How about one of these? More your speed? It’s electric and will not fall over. Doesn’t even need a kickstand.
“I need to carry lumber and tools. There’s no way I can bike.”
I’ve seen those job sites with five pickups and six workers. You would think that one or two of those guys could bike when the other folks take their trucks (yeah, I know, the dog rides shotgun in all of those vehicles)? Also, there are cargo bikes. (I was looking at one of these the other day and when I get a dog or start that pie delivery business I’ve been considering, I’m getting one.) These things are rated for 200 pounds of stuff. Unless you’re hauling concrete, it can do most jobs that are too small to bother the delivery guys at Marine lumber over.

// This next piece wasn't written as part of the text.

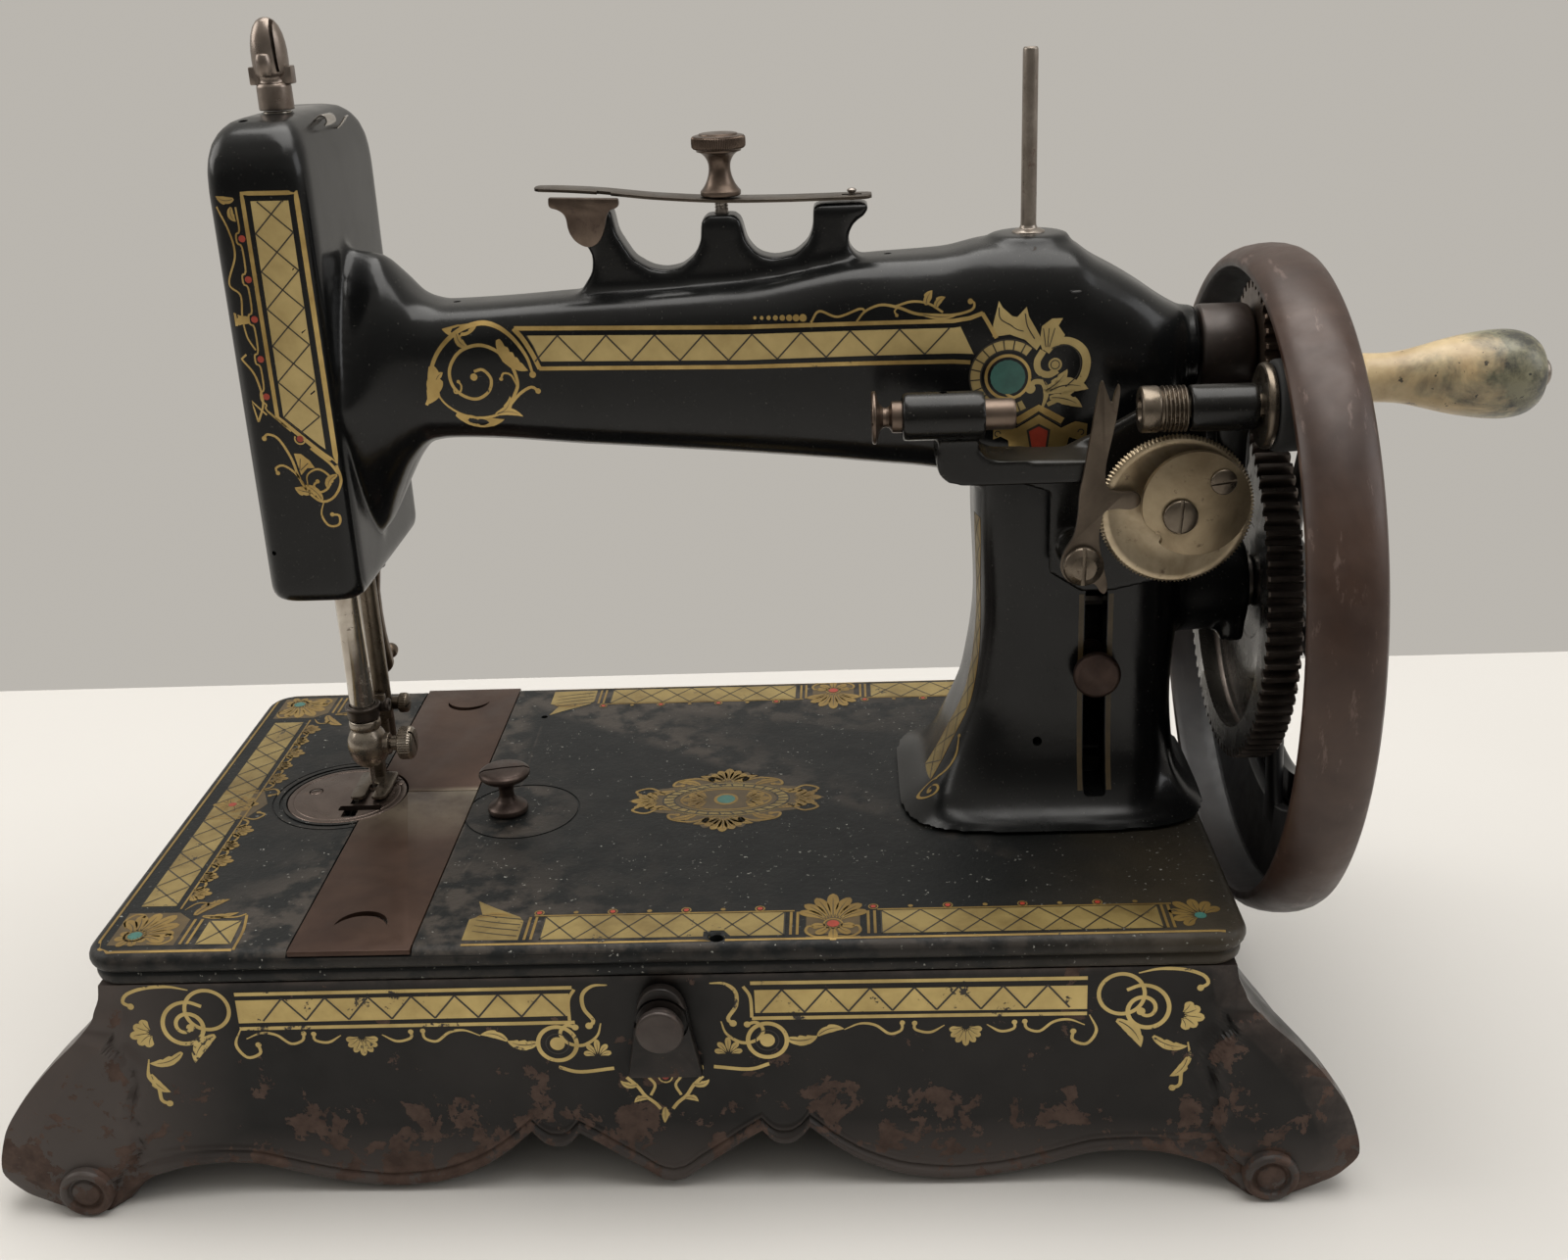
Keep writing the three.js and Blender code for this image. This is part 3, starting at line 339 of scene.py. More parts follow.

“I don’t want to mess up my clothes before work.”
We all know that the average islander’s idea of business casual is “a clean t-shirt” So it’s really hard to mess up Nantucket work attire on a bike ride, but if you need to wear a three-piece suit or fancy dress at work, maybe riding and then changing clothes is an option? If not, consider that millions of people bike to desk jobs every day around the world. There are lots of ways to ride, be safe and still look good when you arrive.
Okay, I’ll be the first to admit, biking is not for everyone. But if just a fraction of the people on Nantucket took their bike more often instead of their car (say one out of 12), the so-called traffic problem on the island would be as good as solved. If the estimated 750 downtown workers each picked one day a week to bike there would be a minimum of three dozen additional free parking spaces per day. It’s getting better. I see a lot of two-wheeling, smiling islanders out there. But we need more. We can solve this problem together. And set a good example for the people from Connecticut and New Jersey.